A Professional Businessman, Not a Professional Pakistani

Hanif Kureishi and Stephen FrearsMy Beautiful Laundrette makes most of its viewers laugh a lot. My personal favorite of its many rib-ticklingly subversive moments came–as it seemingly did for many others–when the gay street punk Johnny (Daniel Day-Lewis) helps the Pakistani Nasser Ali  (Saeed Jaffrey) evict black West Indian tenants from his slummish property, and struck by the incongruity of a ‘colored’ immigrant evicting others of his ‘kind’ bursts out:

Doesn’t look too good, does it? Pakis doing this kind of thing.

The equally perplexed Ali retorts:

Why not?

Johnny points out the obvious:

What would your enemies have to say about this? Ain’t exactly integration is it?

At which point, Ali disabuses Johnny of any naivete he might still entertain about the society he lives in:

My dear boy, I’m a professional businessman, not a professional Pakistani.

I guffawed and chuckled loudly when I heard this line and have, over the years, repeated it with much relish to anyone whom I might subject to my usual glowing review of this modern classic. Saeed Jaffrey is a comedic genius of sorts himself, so part of the reason so  much mirth is provoked by Ali’s pronouncement is because Kureishi’s line is delivered with such pitch-perfect elan; but the rest, almost certainly, is because we recognize a very uncomfortable truth about our modern world.

In the Thatcherite England of the 1980s, it had become rapidly clear that older verities mattered for little in the reworkings that the Iron Lady and her associated ideologies sought; traditional bonds of association–between communities and their members, between citizens and the state, between members of a non-economic class like an ethnic group–were to be sundered by newer ones, not founded in family or religion, and impelled only by adherence to the unblinkingly sterile bottom-line of economic advancement.

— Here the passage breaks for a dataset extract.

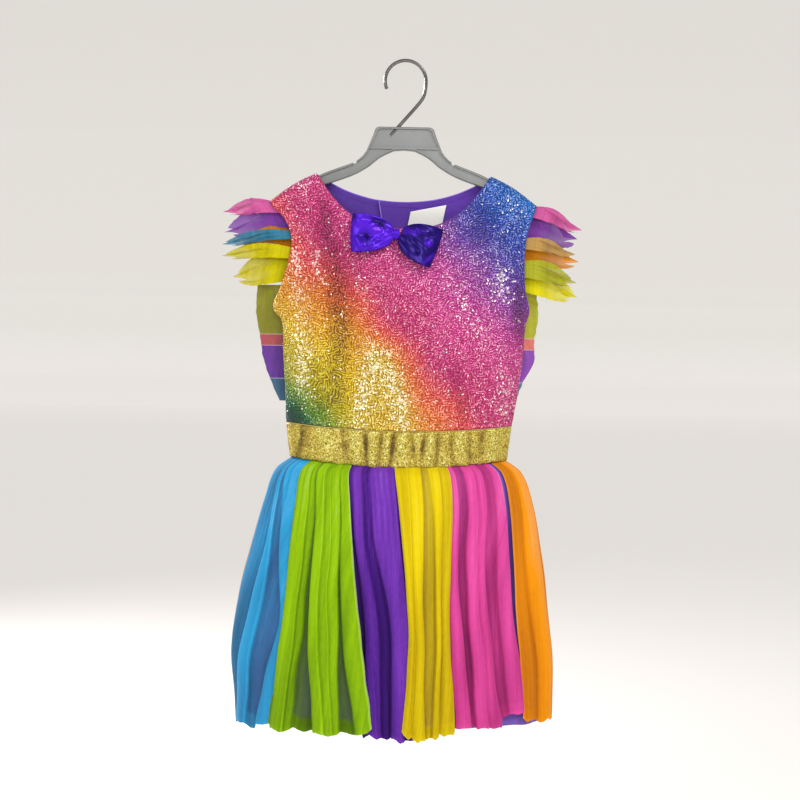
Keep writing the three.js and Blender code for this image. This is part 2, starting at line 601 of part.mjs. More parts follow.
function neckLabel() {
  const surface = (u, v) => {
    const x = LABEL.x + u * LABEL.width * Math.cos(LABEL.tilt) - v * LABEL.height * Math.sin(LABEL.tilt);
    const z = LABEL.z - u * LABEL.width * Math.sin(LABEL.tilt) + v * LABEL.height * Math.cos(LABEL.tilt);
    return new THREE.Vector3(x, clothDepth(x, z) - (KNIT + LABEL.thick) / 2 - 2 * GAP, z);
  };
  return wall(surface, evenly(3, -0.5, 0.5), [-0.5, 0.5], LABEL.thick);
}

piece('neck_label', neckLabel(), WHITE_LABEL);

export default dress;
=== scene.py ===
import math

import bpy
import numpy as np
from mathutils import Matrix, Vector


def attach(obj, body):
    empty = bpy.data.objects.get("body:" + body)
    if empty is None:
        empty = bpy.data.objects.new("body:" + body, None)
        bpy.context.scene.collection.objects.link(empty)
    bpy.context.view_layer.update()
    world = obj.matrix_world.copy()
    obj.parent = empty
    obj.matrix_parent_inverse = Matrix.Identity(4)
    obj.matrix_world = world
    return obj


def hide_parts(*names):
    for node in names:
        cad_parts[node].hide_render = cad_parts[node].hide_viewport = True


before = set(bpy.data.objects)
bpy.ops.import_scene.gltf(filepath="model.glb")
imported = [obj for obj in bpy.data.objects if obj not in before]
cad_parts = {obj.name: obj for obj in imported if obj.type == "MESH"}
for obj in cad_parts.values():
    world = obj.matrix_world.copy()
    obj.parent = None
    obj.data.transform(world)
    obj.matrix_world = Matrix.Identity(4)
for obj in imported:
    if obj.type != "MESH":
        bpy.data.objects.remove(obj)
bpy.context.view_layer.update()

# A child's party dress on a hanger. Tables are in millimetres; meshes are made in metres.
# +Z is up, the front faces -Y, and the origin is the inner top of the hanger's hook.
MM = 0.001
DEPTH = np.array([0.0, 1.0, 0.0])
# The discs' random draws; each ripple has a seed of its own.
luck = np.random.default_rng(7)
# Which way each face looks along y, and where each side lies along x, as the photo shows them.
FACINGS = {"front": -1, "back": 1}
SIDES = {"left": -1, "right": 1}
# How many columns and rows of points each cloth has.
GRIDS = {
    "front": (150, 120), "left": (110, 120), "right": (116, 120), "band": (190, 16),
    "lining": (240, 60), "front_panel": (150, 100), "back_panel": (100, 76), "petal": (56, 26),
    "drape": (44, 24), "loop": (110, 56), "knot": (64, 28), "label": (40, 22),
}


# ---- Tables and curves ----------------------------------------------------------------------


def table(names, rows):
    """Rows of numbers as a dict of named columns."""
    return dict(zip(names.split(), np.array(rows, float).T))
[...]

The immigrant, always on the lookout for a leg-up that would allow him to transcend his inherited handicaps of skin color, accent, and mysterious origins in indeterminate ‘backward’ cultures, was often best placed to take advantage of these reorderings of national and cultural priorities, best positioned to become the most enthusiastic proponent of their new strategies for empowerment. He thus provided endless material for ironic takes on his experience: family-centered social groupings reveled in enthusiastic betrayals of kith and kin; brown placed itself in implacable opposition to black and vice versa; all that mattered was a demonstration that the lessons of the new times–those of non-stop hustle, the limitless and unbounded pursuit of the profit margin–had been suitably internalized.

Nasser Ali had learned those lessons well; it is tempting to view him as a mere cynic, a vulturous nihilist of sorts, picking at the carcasses of those claimed victim by Thatcherism. But Ali is much more enlightening than that. He is the modern man, one quick enough to reconfigure  himself to take profitable advantage of his changing environment and its associated moral realities; he will buy for himself the respect he had previously sought in an appreciation of his intangible qualities.

We laugh hard but ruefully. This is a man who has nimbly enriched himself in a world seemingly gone just a little nuts. Then, he was the oddity, the outlier; now, he is the norm.